>> start Supplied data
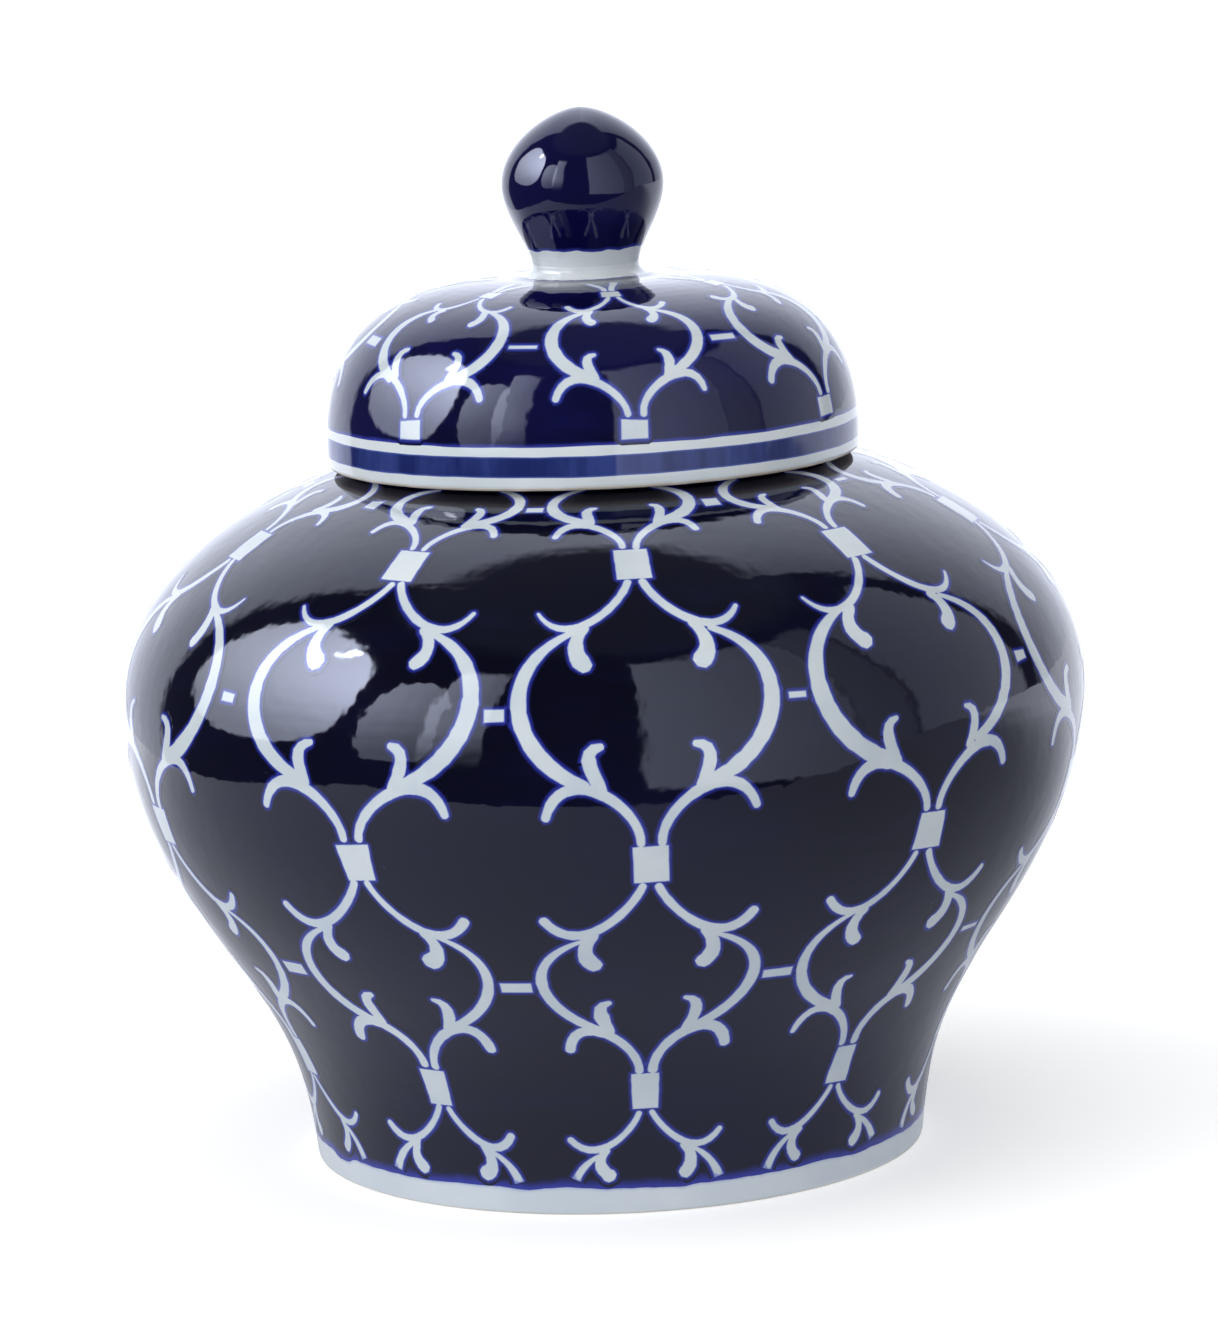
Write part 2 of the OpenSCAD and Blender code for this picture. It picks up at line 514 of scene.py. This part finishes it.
def within(points, corners):
    """Whether each point lies inside its own anticlockwise triangle."""
    sides = np.roll(corners, -1, axis=1) - corners
    to_point = points[:, None] - corners
    return np.all(sides[..., 0] * to_point[..., 1] > sides[..., 1] * to_point[..., 0], axis=1)


def shell_from(flat, tris, meridian, depth, thick):
    """A closed thin solid over flat triangles: points, faces, normals and the index of each point in flat."""
    used, index = np.unique(tris, return_inverse=True)
    tris = index.reshape(-1, 3)
    n = len(used)
    turn, s = flat[used, 0], flat[used, 1]
    top, normal = meridian.place(turn, s, depth)
    bottom, _ = meridian.place(turn, s, depth + thick)
    edges = np.concatenate([tris[:, [0, 1]], tris[:, [1, 2]], tris[:, [2, 0]]])
    code = edges[:, 0] * n + edges[:, 1]
    rim = edges[~np.isin(code, edges[:, 1] * n + edges[:, 0])]
    walls = np.stack([rim[:, 1], rim[:, 0], rim[:, 0] + n, rim[:, 1] + n], 1)
    faces = [*tris.tolist(), *(tris[:, ::-1] + n).tolist(), *walls.tolist()]
    return np.concatenate([top, bottom]), faces, np.concatenate([normal, -normal]), used, rim


def paint_trellis(prefix, meridian, cells, body, materials, shares=1):
    """Turns flat cells into closed pieces: white strokes and the thinned cobalt round them.

    Each of the two is made as this many pieces, so that none of them is too heavy to keep whole.
    """
    shells = {"trellis": [], "halo": []}
    for flat, tris, inked in cells:
        shells["trellis"].append(shell_from(flat, tris[inked], meridian, INK_DEPTH, SKIN_DEPTH + SKIN_THICK))
        thick = SKIN_DEPTH + SKIN_THICK - HALO_DEPTH
        shells["halo"].append(shell_from(flat, tris[~inked], meridian, HALO_DEPTH, thick))
    borders = np.concatenate([points[np.unique(rim)] for points, _, _, _, rim in shells["trellis"]])
    tree = KDTree(len(borders))
    for i, p in enumerate(borders):
        tree.insert(p, i)
    tree.balance()
    for kind, slot in (("trellis", "white_glaze"), ("halo", "cobalt_glaze")):
        count = len(shells[kind])
        for share in range(shares):
            vertices, faces, normals, edge = [], [], [], []
            first, last = count * share // shares, count * (share + 1) // shares
            for points, own, normal, used, _ in shells[kind][first:last]:
                base = sum(len(v) for v in vertices)
                vertices.append(points)
                normals.append(normal)
                faces += [tuple(i + base for i in f) for f in own]
                far = np.array([tree.find(p)[2] for p in points[: len(used)]])
                edge.append(np.concatenate([far, far]))
            edge = np.concatenate(edge)
            make_piece(
                f"{prefix}_{kind}" + (f"_{share + 1}" if shares > 1 else ""),
                np.concatenate(vertices),
                faces,
                materials[kind],
                body,
                slot,
                edge=edge if kind == "trellis" else -edge,
                normals=np.concatenate(normals),
            )


def trellis_cells(meridian, first, count, lanterns, squares, bars, limits):
    """The flat cells of a trellis: one per column, and one per bar between two columns."""
    pitch = 2 * math.pi / count
    sways = [(rng.gauss(0, 0.006), rng.gauss(0, 0.006)) for _ in range(count)]
    if count == COLUMNS:
        sways = [SWAY.get(i, sway) for i, sway in enumerate(sways)]

    def centre_line(i):
        shift, tip = sways[i % count]
        return lambda s: first + i * pitch + shift + tip * (s / meridian.end * 2 - 1)

    cells = []
    for i in range(count):
        lean, beyond = centre_line(i), centre_line(i + 1)
        column = first + i * pitch
        ribbons = []
        for lantern in lanterns:
            ribbons += lantern.strokes(meridian, lean, pitch / 2)
        for low, high, width in squares:
            ribbons.append(patch(meridian, lean(low) + rng.gauss(0, 0.003), low, high, width))
        ribbons = [part for r in ribbons for part in r.clipped(*limits)]
        cells.append(triangulate(meridian, ribbons, column))
        for s, height, width in bars:
            turn = (lean(s) + beyond(s)) / 2 + rng.gauss(0, 0.003)
            tall, wide = height * rng.uniform(0.85, 1.15), width * rng.uniform(0.9, 1.08)
            bar = patch(meridian, turn, s - tall / 2 + rng.gauss(0, 0.6), s + tall / 2, wide)
            cells.append(triangulate(meridian, [*bar.clipped(*limits)], turn))
    return cells


# ---------------------------------------------------------------- materials

GLAZE_IOR = 1.5
MIRROR_TINT = (0.86, 0.89, 1.0, 1)  # the cobalt glaze mirrors a little blue


def srgb(r, g, b):
    """A colour as a painter reads it, 0 to 255, turned into the renderer's linear light."""
    channel = lambda c: c / 12.92 if c <= 0.04045 else ((c + 0.055) / 1.055) ** 2.4
    return (*(channel(x / 255) for x in (r, g, b)), 1)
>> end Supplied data
[Goal] Write out all the lines again, exactly as they are.

[Output of the task]
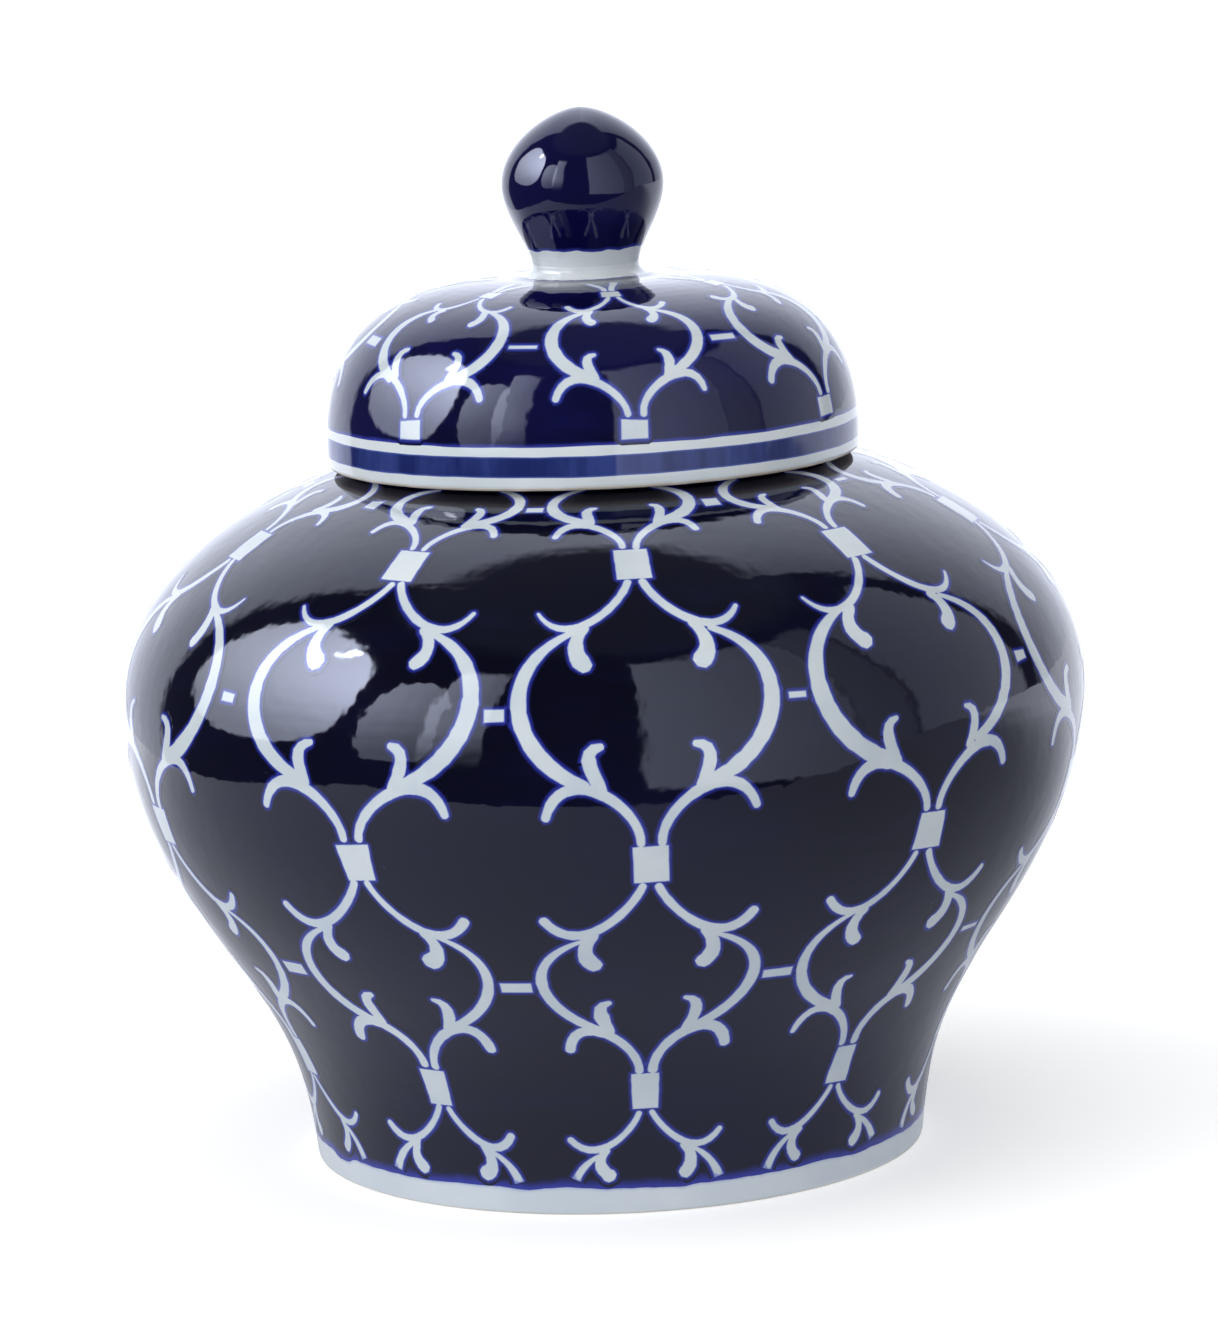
Write part 2 of the OpenSCAD and Blender code for this picture. It picks up at line 514 of scene.py. This part finishes it.
def within(points, corners):
    """Whether each point lies inside its own anticlockwise triangle."""
    sides = np.roll(corners, -1, axis=1) - corners
    to_point = points[:, None] - corners
    return np.all(sides[..., 0] * to_point[..., 1] > sides[..., 1] * to_point[..., 0], axis=1)


def shell_from(flat, tris, meridian, depth, thick):
    """A closed thin solid over flat triangles: points, faces, normals and the index of each point in flat."""
    used, index = np.unique(tris, return_inverse=True)
    tris = index.reshape(-1, 3)
    n = len(used)
    turn, s = flat[used, 0], flat[used, 1]
    top, normal = meridian.place(turn, s, depth)
    bottom, _ = meridian.place(turn, s, depth + thick)
    edges = np.concatenate([tris[:, [0, 1]], tris[:, [1, 2]], tris[:, [2, 0]]])
    code = edges[:, 0] * n + edges[:, 1]
    rim = edges[~np.isin(code, edges[:, 1] * n + edges[:, 0])]
    walls = np.stack([rim[:, 1], rim[:, 0], rim[:, 0] + n, rim[:, 1] + n], 1)
    faces = [*tris.tolist(), *(tris[:, ::-1] + n).tolist(), *walls.tolist()]
    return np.concatenate([top, bottom]), faces, np.concatenate([normal, -normal]), used, rim


def paint_trellis(prefix, meridian, cells, body, materials, shares=1):
    """Turns flat cells into closed pieces: white strokes and the thinned cobalt round them.

    Each of the two is made as this many pieces, so that none of them is too heavy to keep whole.
    """
    shells = {"trellis": [], "halo": []}
    for flat, tris, inked in cells:
        shells["trellis"].append(shell_from(flat, tris[inked], meridian, INK_DEPTH, SKIN_DEPTH + SKIN_THICK))
        thick = SKIN_DEPTH + SKIN_THICK - HALO_DEPTH
        shells["halo"].append(shell_from(flat, tris[~inked], meridian, HALO_DEPTH, thick))
    borders = np.concatenate([points[np.unique(rim)] for points, _, _, _, rim in shells["trellis"]])
    tree = KDTree(len(borders))
    for i, p in enumerate(borders):
        tree.insert(p, i)
    tree.balance()
    for kind, slot in (("trellis", "white_glaze"), ("halo", "cobalt_glaze")):
        count = len(shells[kind])
        for share in range(shares):
            vertices, faces, normals, edge = [], [], [], []
            first, last = count * share // shares, count * (share + 1) // shares
            for points, own, normal, used, _ in shells[kind][first:last]:
                base = sum(len(v) for v in vertices)
                vertices.append(points)
                normals.append(normal)
                faces += [tuple(i + base for i in f) for f in own]
                far = np.array([tree.find(p)[2] for p in points[: len(used)]])
                edge.append(np.concatenate([far, far]))
            edge = np.concatenate(edge)
            make_piece(
                f"{prefix}_{kind}" + (f"_{share + 1}" if shares > 1 else ""),
                np.concatenate(vertices),
                faces,
                materials[kind],
                body,
                slot,
                edge=edge if kind == "trellis" else -edge,
                normals=np.concatenate(normals),
            )


def trellis_cells(meridian, first, count, lanterns, squares, bars, limits):
    """The flat cells of a trellis: one per column, and one per bar between two columns."""
    pitch = 2 * math.pi / count
    sways = [(rng.gauss(0, 0.006), rng.gauss(0, 0.006)) for _ in range(count)]
    if count == COLUMNS:
        sways = [SWAY.get(i, sway) for i, sway in enumerate(sways)]

    def centre_line(i):
        shift, tip = sways[i % count]
        return lambda s: first + i * pitch + shift + tip * (s / meridian.end * 2 - 1)

    cells = []
    for i in range(count):
        lean, beyond = centre_line(i), centre_line(i + 1)
        column = first + i * pitch
        ribbons = []
        for lantern in lanterns:
            ribbons += lantern.strokes(meridian, lean, pitch / 2)
        for low, high, width in squares:
            ribbons.append(patch(meridian, lean(low) + rng.gauss(0, 0.003), low, high, width))
        ribbons = [part for r in ribbons for part in r.clipped(*limits)]
        cells.append(triangulate(meridian, ribbons, column))
        for s, height, width in bars:
            turn = (lean(s) + beyond(s)) / 2 + rng.gauss(0, 0.003)
            tall, wide = height * rng.uniform(0.85, 1.15), width * rng.uniform(0.9, 1.08)
            bar = patch(meridian, turn, s - tall / 2 + rng.gauss(0, 0.6), s + tall / 2, wide)
            cells.append(triangulate(meridian, [*bar.clipped(*limits)], turn))
    return cells


# ---------------------------------------------------------------- materials

GLAZE_IOR = 1.5
MIRROR_TINT = (0.86, 0.89, 1.0, 1)  # the cobalt glaze mirrors a little blue


def srgb(r, g, b):
    """A colour as a painter reads it, 0 to 255, turned into the renderer's linear light."""
    channel = lambda c: c / 12.92 if c <= 0.04045 else ((c + 0.055) / 1.055) ** 2.4
    return (*(channel(x / 255) for x in (r, g, b)), 1)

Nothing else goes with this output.